Now, for the first time in 15 years, the IMU has its first chance for a breakthrough to victory and power – not just on distant Islamist fronts but in its activists' native lands.
Moscow has not uttered on the Central Asian aspect
Moscow will have to decide where it stands on the rise of an autonomous state in northern Afghanistan within the American orbit, a springboard for enhancing US influence in Azerbaijan, Tajikistan and Uzbekistan. The Kremlin's attitude might be governed by the availability of accords governing the lines dividing US and Russian spheres of influence in Asia and regulating the control over those countries' oil and gas resources. Moscow might alternatively decide to curb the spread of US influence from its planned jumping-off base in North Afghanistan. Central Asian rulers could then play both sides and derive benefits from both Moscow and Washington – on top of perks from Taliban as future rulers of Kabul.
This week, NATO Secretary-General Anders Fogh Rasmussen suggested an effort be made to draw Russian troops back into Afghanistan at the November summit meeting between the heads of the NATO states and Russian President Dmitry Medvedev. DEBKA-Net-Weekly's sources call this more a pious hope that a realistic possibility.
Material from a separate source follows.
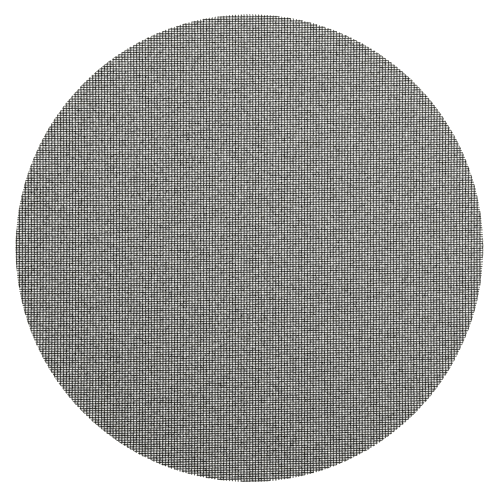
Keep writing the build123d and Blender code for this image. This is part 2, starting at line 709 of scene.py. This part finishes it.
# %% [markdown]
# ## The cut ends
#
# The die leaves the bare ends of the glass filaments, grey with resin, and finer than the grit. A fine
# noise between two greys is enough, because an end is half a millimetre across.

# %% The material of the cut ends
FILAMENT = 0.05 * MM
CUT_TONES = [(0.35, (0.05, 0.05, 0.045)), (0.65, (0.24, 0.23, 0.20))]
CUT_ROUGHNESS = 0.7


def cut_yarn_material():
    """Cut glass yarn, grey with resin."""
    material, nodes, links, shader = new_material("cut_yarn")
    place = nodes.new("ShaderNodeTexCoord").outputs["Object"]
    filaments = nodes.new("ShaderNodeTexNoise")
    filaments.inputs["Scale"].default_value = 1 / FILAMENT
    links.new(place, filaments.inputs["Vector"])
    links.new(ramp(nodes, links, filaments.outputs["Fac"], CUT_TONES), shader.inputs["Base Color"])
    shader.inputs["Roughness"].default_value = CUT_ROUGHNESS
    print(material.name, "nodes", len(nodes))
    return material


# %% Give every piece both materials
grit = grit_material()
cut_yarn = cut_yarn_material()
for piece in cloth:
    piece.data.materials.clear()
    piece.data.materials.append(grit)
    piece.data.materials.append(cut_yarn)
print("materials on each piece:", [material.name for material in cloth[0].data.materials])

# %% [markdown]
# ## Telling the frame what each piece is
#
# Every piece belongs to the one body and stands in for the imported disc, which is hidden. None is
# declared as a sheet of cloth: the cured resin has made the cloth a stiff disc, which is cut to size and
# never hung, folded or sewn.

# %% Hand the pieces over
for piece in cloth:
    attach(piece, "root")
    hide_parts("mesh_disc")
print("pieces on the body:", [piece.name for piece in cloth])

# %% [markdown]
# ## The paper's white
#
# The photograph looks straight down on the disc, which lies on pure white. Raising the lamps until the
# paper turns white would wash out the disc too. So the white is a glow that only the camera and the
# mirror-like rays see. Apart from faint reflections it lights nothing. The photograph's paper is
# brighter than white: it has burnt out the openings and nibbled at the cut ends. The paper's glow is
# over 1 for that reason. It is also faintly warm, which shows only where an opening dims it.


# %% A helper that mixes the glow into a shader
def glow_to_camera(nodes, links, shaded, colour, strength, share):
    """Mixes a glow into a shader for camera, glossy and transmission rays."""
    rays = nodes.new("ShaderNodeLightPath").outputs
    seen = math_node(nodes, links, "MAXIMUM", rays["Is Camera Ray"], rays["Is Glossy Ray"])
    seen = math_node(nodes, links, "MAXIMUM", seen, rays["Is Transmission Ray"])
    glow = nodes.new("ShaderNodeEmission")
    glow.inputs["Color"].default_value = colour
    glow.inputs["Strength"].default_value = strength
    mix = nodes.new("ShaderNodeMixShader")
    links.new(math_node(nodes, links, "MULTIPLY", seen, share), mix.inputs["Fac"])
    links.new(shaded, mix.inputs[1])
    links.new(glow.outputs[0], mix.inputs[2])
    return mix.outputs[0]


# %% [markdown]
# ## The floor
#
# The floor is one large sheet of paper at the disc's underside. Under its glow it is a real pale surface,
# which takes the disc's shadow. The disc is one millimetre thick and lies flat, so that shadow is narrow,
# and the burnt-out white hides it as it does in the photograph.

# %% The sheet of paper
FLOOR_SIZE = 3.0
PAPER_GREY = (0.8, 0.8, 0.8, 1)
PAPER_GLOW_COLOUR = (1.0, 1.0, 0.966, 1)
PAPER_GLOW = 1.38
PAPER_GLOW_SHARE = 0.95

deselect_everything()
bpy.ops.mesh.primitive_plane_add(size=FLOOR_SIZE, location=(0, 0, 0))
floor = bpy.context.object
floor.name = "floor"
paper = bpy.data.materials.new("white_paper")
paper.use_nodes = True
nodes, links = paper.node_tree.nodes, paper.node_tree.links
nodes.clear()
surface = nodes.new("ShaderNodeBsdfDiffuse")
surface.inputs["Color"].default_value = PAPER_GREY
output = nodes.new("ShaderNodeOutputMaterial")
glowing = glow_to_camera(
    nodes, links, surface.outputs[0], PAPER_GLOW_COLOUR, PAPER_GLOW, PAPER_GLOW_SHARE
)
links.new(glowing, output.inputs["Surface"])
floor.data.materials.append(paper)
print(floor.name, "size in m:", FLOOR_SIZE)

# %% [markdown]
# ## The light
#
# A white sky gives half of the light, from all sides, and one large softbox behind the disc gives the
# other half. Together they light a white sheet to about 1, so a colour renders about as it is written.
# The sky that the camera sees is white too, by the same mix as the paper.

# %% The sky
WHITE = (1.0, 1.0, 1.0, 1)
SKY_LIGHT = 0.5
SKY_GLOW = 1.0
SKY_GLOW_SHARE = 1.0

world = bpy.data.worlds.new("studio")
bpy.context.scene.world = world
world.use_nodes = True
nodes, links = world.node_tree.nodes, world.node_tree.links
nodes.clear()
sky = nodes.new("ShaderNodeBackground")
sky.inputs["Color"].default_value = WHITE
sky.inputs["Strength"].default_value = SKY_LIGHT
output = nodes.new("ShaderNodeOutputWorld")
glowing = glow_to_camera(nodes, links, sky.outputs[0], WHITE, SKY_GLOW, SKY_GLOW_SHARE)
links.new(glowing, output.inputs["Surface"])
print(world.name, "light:", SKY_LIGHT, "seen by the camera as:", SKY_GLOW)

# %% The softbox
SOFTBOX_PLACE = (0.25, 0.40, 0.70)
SOFTBOX_SIZE = 0.6
SOFTBOX_WATTS = 4.5

bpy.ops.object.light_add(type="AREA", location=SOFTBOX_PLACE)
softbox = bpy.context.object
softbox.name = "softbox"
softbox.data.shape = "SQUARE"
softbox.data.size = SOFTBOX_SIZE
softbox.data.energy = SOFTBOX_WATTS
softbox.rotation_euler = (-softbox.location).to_track_quat("-Z", "Y").to_euler()
reach = softbox.location.length
lit = SOFTBOX_WATTS * softbox.location.z / (math.pi * reach) ** 2 / reach
print("light on a white sheet:", round(SKY_LIGHT + lit, 2))

# %% [markdown]
# ## The camera
#
# The photograph shows no side of the disc at all, so the camera is far above it, with a long lens. Its
# distance follows from the disc's width in the picture, and its place from the disc's centre there. The
# disc is a pixel wider here than its grey in the photograph, for the cut ends that the paper nibbles.

# %% The camera far above
FRAME_PIXELS = 500
DISC_PIXELS = 468.4
DISC_CENTRE_PIXELS = (249.39, 248.16)
LENS = 400
SENSOR = 36
VIEW_REACH = 10

pixel = 2 * disc_radius / DISC_PIXELS
distance = pixel * FRAME_PIXELS * LENS / SENSOR
eye_x = (FRAME_PIXELS / 2 - DISC_CENTRE_PIXELS[0]) * pixel
eye_y = (DISC_CENTRE_PIXELS[1] - FRAME_PIXELS / 2) * pixel
bpy.ops.object.camera_add(location=(eye_x, eye_y, disc_thickness + distance), rotation=(0, 0, 0))
camera = bpy.context.object
camera.name = "camera"
camera.data.sensor_width = SENSOR
camera.data.lens = LENS
camera.data.clip_end = VIEW_REACH * distance
bpy.context.scene.camera = camera
bpy.context.scene.view_settings.view_transform = "Standard"
print("camera above the disc in m:", round(distance, 3))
After the Red Army was driven out of Afghanistan by US-Backed mujahideen fighters in 1989, no assistance can be expected from the Russians other than, at best, helicopters and certain pieces of equipment; even Russian military instructors for training the Afghan Army would come at a high price in dollars.
Our sources also hold out scant hope of the Northern Alliance of Afghanistan becoming integrated in the talks ongoing between Taliban and Karzai in Kabul.
An emphatic rejection came from Tajik commander Naqubullah when he was asked recently about his movement's participation in the Kabul negotiations.
This process, he said, was "a devious plot by Mr. Karzai – himself a Pashtun – to extend Pashtun influence. My own opinion is it is not a peace process, it is a private deal. The Karzai family are like a mafia."